The Benefit of Re-Viewing

Mapo Corpo. Guillermo Gomez-Peña and Pocha Nostra. Highways Performance Space. 9/15/06.

This piece was advertised as a Latino New Works Festival, which it honestly was not. It was two nights (Friday and Saturday) of a performance by Guillermo Gomez-Peña and La Pocha Nostra and one night of something else (Sunday). This is not what I think of when I think of a New Works Festival. But, that being said, I was really glad I got a second chance to see Mapo Corpo. You may or may not recall that I saw it in Irvine a while ago, but this was a much revised and expanded version of the same idea.

First of all, what was the first half of the piece in the last performance, with the beautiful and talented Violeta Luna dancing, became instead a pre-show performance in the Lobby/Gallery space. This was a wise decision in terms of changing the length and emphasis of the piece as a whole, but it was also a bit of a tragedy in that people (including myself) missed a great deal of Luna's captivating performance. It seemed like the mood of her performance changed significantly, too. This time she seemed more powerful, more violent but less of a victim, which I think is wonderful.

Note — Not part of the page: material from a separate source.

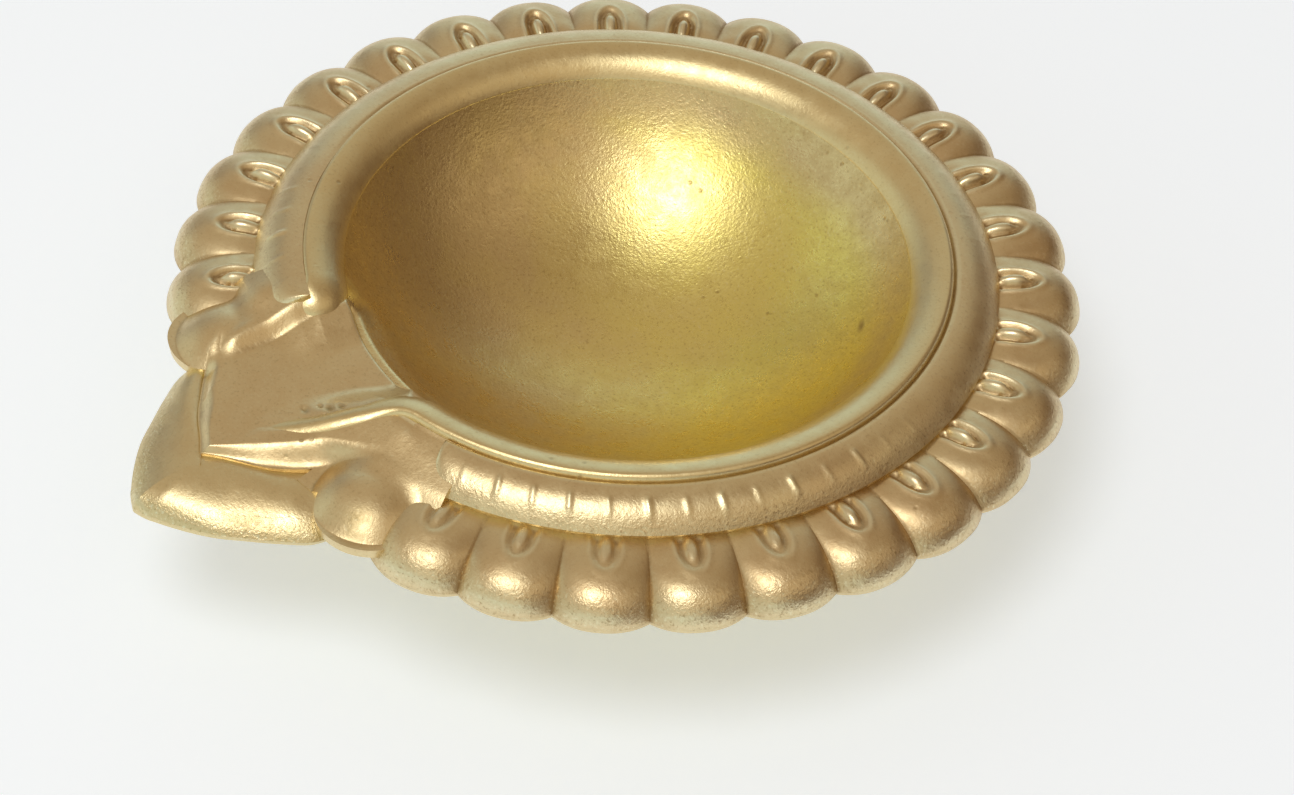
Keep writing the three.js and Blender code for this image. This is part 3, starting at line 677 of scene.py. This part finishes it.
spout_brass = brass("spout brass", SPOUT_TONES, *CAST_FINISH)
for side, word in ((1, "right"), (-1, "left")):
    shoulder_angle = np.linspace(SHOULDER_START, SHOULDER_STOP, 166)[:, None]
    outward = np.sin(np.linspace(0, 1, 120) * np.pi / 2)
    shoulder_radius = SHOULDER_INNER + (shoulder_edge(shoulder_angle) - SHOULDER_INNER) * outward
    along = shoulder_radius * np.cos(shoulder_angle)
    across = side * shoulder_radius * np.sin(shoulder_angle)
    under_channel = 1 - soft_step(-0.35, 0.0, np.abs(across) - channel_edge(word, along))
    shoulder_drop = spout_drop(along, across) + SHOULDER_TUCK * under_channel
    underside = np.maximum(shoulder_drop[:, ::12] + SHOULDER_THICKNESS, SHOULDER_UNDERSIDE)
    from_stain = np.hypot(along - BALL_STAIN_ALONG, across - BALL_STAIN_ACROSS)
    stain = 0.95 * bump(0, BALL_STAIN_SIZE, from_stain) * (word == "right")
    shoulder = plate(f"spout_shoulder_{word}_relief", on_spout(along, across, shoulder_drop),
                     on_spout(along[:, ::12], across[:, ::12], underside), reach=(5, 5), stain=stain,
                     grainy=0.15 + 0.85 * soft_step(3.9, 4.9, shoulder_drop))
    shoulder.data.materials.append(spout_brass)
    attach(shoulder, "root")
    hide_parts(f"spout_shoulder_{word}")


# ---------------------------------------------------------------------------------------------------
# Spout channel: the middle of the carved surface, a raised ledge with a V-shaped edge, and in it the
# shallow trough that the wick lies in. It is a separate plate that ends in the bowl's mouth.

MOUTH_RADIUS = 24.38
MOUTH_EDGE = [(24.38, 1.9), (24.42, 0.9), (24.5, 0.4), (24.62, 0.14), (24.8, 0.03), (25.0, 0.0)]
CHANNEL_END = 42.4
CHANNEL_THICKNESS, CHANNEL_UNDERSIDE = 0.5, 4.7
CHANNEL_OVERLAP = 0.05

mouth_rows = np.linspace(MOUTH_RADIUS, 25.1, 16)
channel_rows = np.concatenate([mouth_rows, np.linspace(25.2, CHANNEL_END, 190)])[:, None]
right_side = channel_edge("right", channel_rows) + CHANNEL_OVERLAP
left_side = -channel_edge("left", channel_rows) - CHANNEL_OVERLAP
right_side = np.maximum(right_side, left_side + 2 * CHANNEL_OVERLAP)
channel_across = left_side + (right_side - left_side) * np.linspace(0, 1, 261)[None, :]
mouth_curve = MOUTH_RADIUS - np.sqrt(MOUTH_RADIUS ** 2 - np.minimum(np.abs(channel_across), 11) ** 2)
channel_along = channel_rows - mouth_curve * (1 - soft_step(25, 31, channel_rows))
channel_drop = spout_drop(channel_along, channel_across) + curve_through(MOUTH_EDGE, channel_rows)
channel = plate("spout_channel_relief", on_spout(channel_along, channel_across, channel_drop),
                on_spout(channel_along[:, ::13], channel_across[:, ::13],
                         np.maximum(channel_drop[:, ::13] + CHANNEL_THICKNESS, CHANNEL_UNDERSIDE)),
                reach=(5, 5), grainy=0.15, stain=0.9 * pit_marks(channel_along, channel_across))
channel.data.materials.append(spout_brass)
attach(channel, "root")
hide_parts("spout_channel")


# ---------------------------------------------------------------------------------------------------
# Spout leaf: the pointed plate under the channel. Its border is flat beside the channel's foot, then
# rolls down over a convex slope to a thin rounded edge, where the sand-cast skin was left rough.

SPOUT_TIP = -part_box("spout_leaf")[0][1] / MM
LEAF_OUTLINE = [(32.0, 11.0), (36.5, 11.3), (38.1, 11.0), (40.3, 9.5), (42.5, 7.7), (44.5, 5.95),
                (46.2, 3.9), (47.4, 2.15), (48.1, 0.95), (SPOUT_TIP, 0.1)]
LEAF_PROFILE = [(0.0, 4.42), (0.07, 4.28), (0.16, 4.16), (0.3, 4.08), (0.43, 4.1), (0.6, 4.3),
                (0.75, 4.65), (0.86, 5.05), (0.95, 5.5), (1.0, 5.85)]
LEAF_FOOT = {"right": V_FOOT["right"] + [(49.0, -6.0)], "left": V_FOOT["left"] + [(49.0, -10.0)]}
LEAF_UNDERSIDE, LEAF_UNDER_CHANNEL, LEAF_TIP_RISE = 6.35, 0.15, 0.5
LEAF_TONES = ((0.8, 0.67, 0.38), (0.74, 0.57, 0.3), (0.5, 0.42, 0.2), (0.86, 0.82, 0.55))

leaf_along = np.linspace(LEAF_OUTLINE[0][0], SPOUT_TIP, 190)[:, None]
leaf_half = curve_through(LEAF_OUTLINE, leaf_along)
leaf_across = leaf_half * np.linspace(-1, 1, 261)[None, :]
past_right = leaf_across - curve_through(LEAF_FOOT["right"], leaf_along) + LEAF_UNDER_CHANNEL
past_left = -leaf_across - curve_through(LEAF_FOOT["left"], leaf_along) + LEAF_UNDER_CHANNEL
past_foot = np.clip(lower_of(past_right, past_left, 0.6), 0, None)
inside_edge = leaf_half - np.abs(leaf_across)
leaf_share = past_foot / (past_foot + inside_edge + 1e-6)
tip_rise = LEAF_TIP_RISE * soft_step(36, 41, leaf_along) * (1 - leaf_share) ** 2
leaf_drop = curve_through(LEAF_PROFILE, leaf_share) - tip_rise
leaf = plate("spout_leaf_relief", on_spout(leaf_along, leaf_across, leaf_drop),
             on_spout(leaf_along, leaf_across[:, ::13] * 0.98, LEAF_UNDERSIDE), reach=(6, 5),
             grainy=0.15 + 1.1 * soft_step(0.68, 0.86, leaf_share),
             stain=0.25 * soft_step(0.72, 0.84, leaf_share))
leaf.data.materials.append(brass("leaf brass", LEAF_TONES, *CAST_FINISH))
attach(leaf, "root")
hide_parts("spout_leaf")


# ---------------------------------------------------------------------------------------------------
# Studio: a pale floor, a room that is warm and dim above, and near the horizon dark behind and on the
# right, grey on the left, and pale in the far left corner and in front. One wide soft light hangs
# overhead, with a broad glow round it.

FLOOR_HALF = 3.0
FLOOR_PAINT, FLOOR_GLOW, FLOOR_GLOW_STRENGTH = (0.82, 0.86, 0.9, 1), (0.72, 0.79, 0.88, 1), 0.42
KEY_PLACE, KEY_SIZE, KEY_WATTS = (0.1, -0.285, 0.71), 0.36, 1.25
CEILING, DIM_CEILING, WARM_CEILING, GLOW = ((0.5, 0.41, 0.31, 1), (0.36, 0.27, 0.18, 1),
                                            (0.62, 0.5, 0.36, 1), (1.0, 1.02, 1.05, 1))
DARK_SIDE, PALE_SIDE, LEFT_SIDE, FRONT_SIDE = ((0.17, 0.11, 0.07, 1), (0.7, 0.82, 0.86, 1),
                                               (0.33, 0.31, 0.3, 1), (0.72, 0.78, 0.74, 1))

floor_mesh = bpy.data.meshes.new("floor")
floor_corners = np.array([(-1, -1, 0), (1, -1, 0), (1, 1, 0), (-1, 1, 0)]) * FLOOR_HALF
floor_mesh.from_pydata(floor_corners.tolist(), [], [(0, 1, 2, 3)])
floor = bpy.data.objects.new("floor", floor_mesh)
bpy.context.scene.collection.objects.link(floor)
floor_paint = bpy.data.materials.new("pale floor")
floor_paint.use_nodes = True
floor_shader = floor_paint.node_tree.nodes["Principled BSDF"].inputs
floor_shader["Base Color"].default_value = FLOOR_PAINT
floor_shader["Roughness"].default_value = 0.8
floor_shader["Specular IOR Level"].default_value = 0.1
floor_shader["Emission Color"].default_value = FLOOR_GLOW
floor_shader["Emission Strength"].default_value = FLOOR_GLOW_STRENGTH
floor_mesh.materials.append(floor_paint)

world = bpy.data.worlds.new("room")
world.use_nodes = True
room = world.node_tree
room.nodes.clear()
direction = add_node(room, "ShaderNodeTexCoord").outputs["Generated"]
split = add_node(room, "ShaderNodeSeparateXYZ", [("Vector", direction)]).outputs
left_wall = blend_colours(room, remap(room, split["Y"], 0.05, 0.5), LEFT_SIDE, PALE_SIDE)
back_wall = blend_colours(room, remap(room, split["X"], -0.2, -0.65), DARK_SIDE, left_wall)
walls = blend_colours(room, remap(room, split["Y"], 0.0, -0.5), back_wall, FRONT_SIDE)
ceiling = blend_colours(room, remap(room, split["X"], -0.45, 0.05), CEILING, DIM_CEILING)
ceiling = blend_colours(room, remap(room, split["X"], 0.2, 0.5), ceiling, WARM_CEILING)
room_colour = blend_colours(room, remap(room, split["Z"], 0.4, 0.66), walls, ceiling)
facing = np.array(KEY_PLACE) / np.linalg.norm(KEY_PLACE)
toward_key = add_node(room, "ShaderNodeVectorMath", [(0, direction), (1, tuple(facing))],
                      operation="DOT_PRODUCT").outputs["Value"]
room_colour = blend_colours(room, remap(room, toward_key, 0.9, 0.988), room_colour, GLOW)
room_light = add_node(room, "ShaderNodeBackground", [("Color", room_colour), ("Strength", 1.0)])
add_node(room, "ShaderNodeOutputWorld", [("Surface", room_light.outputs[0])])
bpy.context.scene.world = world

key = bpy.data.lights.new("key", "AREA")
key.shape = "DISK"
key.size = KEY_SIZE
key.energy = KEY_WATTS
key_holder = bpy.data.objects.new("key", key)
side = np.cross((0.0, 1.0, 0.0), facing)
side /= np.linalg.norm(side)
turn = np.stack([side, np.cross(facing, side), facing], 1)
key_holder.matrix_world = Matrix.Translation(KEY_PLACE) @ Matrix(turn.tolist()).to_4x4()
bpy.context.scene.collection.objects.link(key_holder)


# ---------------------------------------------------------------------------------------------------
# Camera: a long lens above the spout's right side, a little rolled, aimed at the middle of the rim.

CAMERA_AZIMUTH, CAMERA_ELEVATION, CAMERA_ROLL = np.radians((52.0, 44.51, 4.3))
CAMERA_DISTANCE = 0.283
AIM_RIGHT, AIM_UP = 0.00526, -0.04689
LENS = 91.8

toward = np.array([np.sin(CAMERA_AZIMUTH) * np.cos(CAMERA_ELEVATION),
                   -np.cos(CAMERA_AZIMUTH) * np.cos(CAMERA_ELEVATION), np.sin(CAMERA_ELEVATION)])
level = np.array([np.cos(CAMERA_AZIMUTH), np.sin(CAMERA_AZIMUTH), 0.0])
upright = np.cross(toward, level)
right = np.cos(CAMERA_ROLL) * level + np.sin(CAMERA_ROLL) * upright
above = np.cos(CAMERA_ROLL) * upright - np.sin(CAMERA_ROLL) * level
eye = np.array([0, 0, RIM_HEIGHT * MM]) + CAMERA_DISTANCE * (toward + AIM_RIGHT * right + AIM_UP * above)
camera_lens = bpy.data.cameras.new("camera")
camera_lens.lens = LENS
camera_lens.sensor_width = 36.0
camera_lens.clip_start = 0.01
camera = bpy.data.objects.new("camera", camera_lens)
camera_turn = Matrix(np.stack([right, above, toward], 1).tolist())
camera.matrix_world = Matrix.Translation(eye.tolist()) @ camera_turn.to_4x4()
bpy.context.scene.collection.objects.link(camera)
bpy.context.scene.camera = camera
bpy.context.scene.view_settings.view_transform = "Standard"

The other major change to the piece, however, was the addition of a second "diorama" to balance out Luna in the second half of the performance. With the edition of a young man's similarly inert body being ministered to and performed over, the piece had much more balance. It wasn't just Peña as a powerful voice drawing attention from the endurance of Luna as a metaphor for occupied territory. With the second performer, the piece felt much more equal, and much more visual attention was drawn away from Peña and focused on the other performers, encouraging the audience to actually move around in the space and change focus much more.

While there's still a lot of room for feminist critique of this piece (the woman was land and the man was an alter- um...), and Peña remains the only one who gets to speak, I found the gender politics less disturbing this time around, and the piece in general much more interesting, although I do wish I hadn't missed so much of Luna dancing.